Je n'avais pas pu voir Gretel, Hansel et les autres à la Chapelle des Pénitents Blancs pendant le Festival d'Avignon.
J'étais déçue, mais vite consolée car je savais que le metteur en scène est artiste associé de l'Azimut, et que donc le spectacle était programmé au théâtre Patrick Devedjan d'Antony (92). J’avais la certitude de le voir à la rentrée.
Et j'indique tout de suite que le public parisien pourra l'apprécier au théâtre de La Colline du 1er au 17 décembre 2022.

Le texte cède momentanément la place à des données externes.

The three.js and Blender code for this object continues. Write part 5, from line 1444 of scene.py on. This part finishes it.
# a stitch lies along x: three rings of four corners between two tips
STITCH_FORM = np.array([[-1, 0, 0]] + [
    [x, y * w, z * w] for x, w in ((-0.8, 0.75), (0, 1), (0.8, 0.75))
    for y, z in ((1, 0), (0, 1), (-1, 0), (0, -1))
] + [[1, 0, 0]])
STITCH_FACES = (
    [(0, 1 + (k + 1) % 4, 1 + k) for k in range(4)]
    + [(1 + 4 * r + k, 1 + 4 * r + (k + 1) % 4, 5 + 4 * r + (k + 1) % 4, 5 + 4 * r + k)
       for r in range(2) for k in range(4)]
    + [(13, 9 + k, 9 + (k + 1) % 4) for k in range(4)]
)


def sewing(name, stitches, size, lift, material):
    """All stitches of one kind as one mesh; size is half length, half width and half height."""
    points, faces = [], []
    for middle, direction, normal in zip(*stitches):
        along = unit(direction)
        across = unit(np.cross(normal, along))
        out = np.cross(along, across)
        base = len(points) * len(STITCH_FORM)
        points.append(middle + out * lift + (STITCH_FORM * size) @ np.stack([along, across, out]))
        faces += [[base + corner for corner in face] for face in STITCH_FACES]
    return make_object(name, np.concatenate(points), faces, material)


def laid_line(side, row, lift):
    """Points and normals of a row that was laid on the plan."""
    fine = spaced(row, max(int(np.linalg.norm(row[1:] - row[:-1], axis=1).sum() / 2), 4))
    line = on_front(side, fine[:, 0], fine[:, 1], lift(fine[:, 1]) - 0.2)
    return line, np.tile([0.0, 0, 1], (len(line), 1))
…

J'avais conservé le souvenir de son Maitre et Marguerite éblouissant au Théâtre de la Tempête et j'attendais beaucoup de celui-ci. C'est le premier spectacle pour enfants d'Igor Mendjisky qui soulignait avec autant de sérieux que d’humour en conférence de presse à Avignon qu'il s'adressait aux adultes, à partir de 8 ans. J’aime beaucoup cette idée qu’un spectacle dit pour enfants ne soit pas exclu des adultes.
Jacob et Wilhelm Grimm sont deux frères allemands, tous deux linguistes. Ensemble, ils ont collecté et étudié quatre-vingt-six contes populaires. En 1812, ils éditent le recueil Contes de l’enfance et du foyer qui rassemble et fixe en quelque sorte des légendes populaires et des histoires jusque là uniquement orales, et racontées depuis des décennies.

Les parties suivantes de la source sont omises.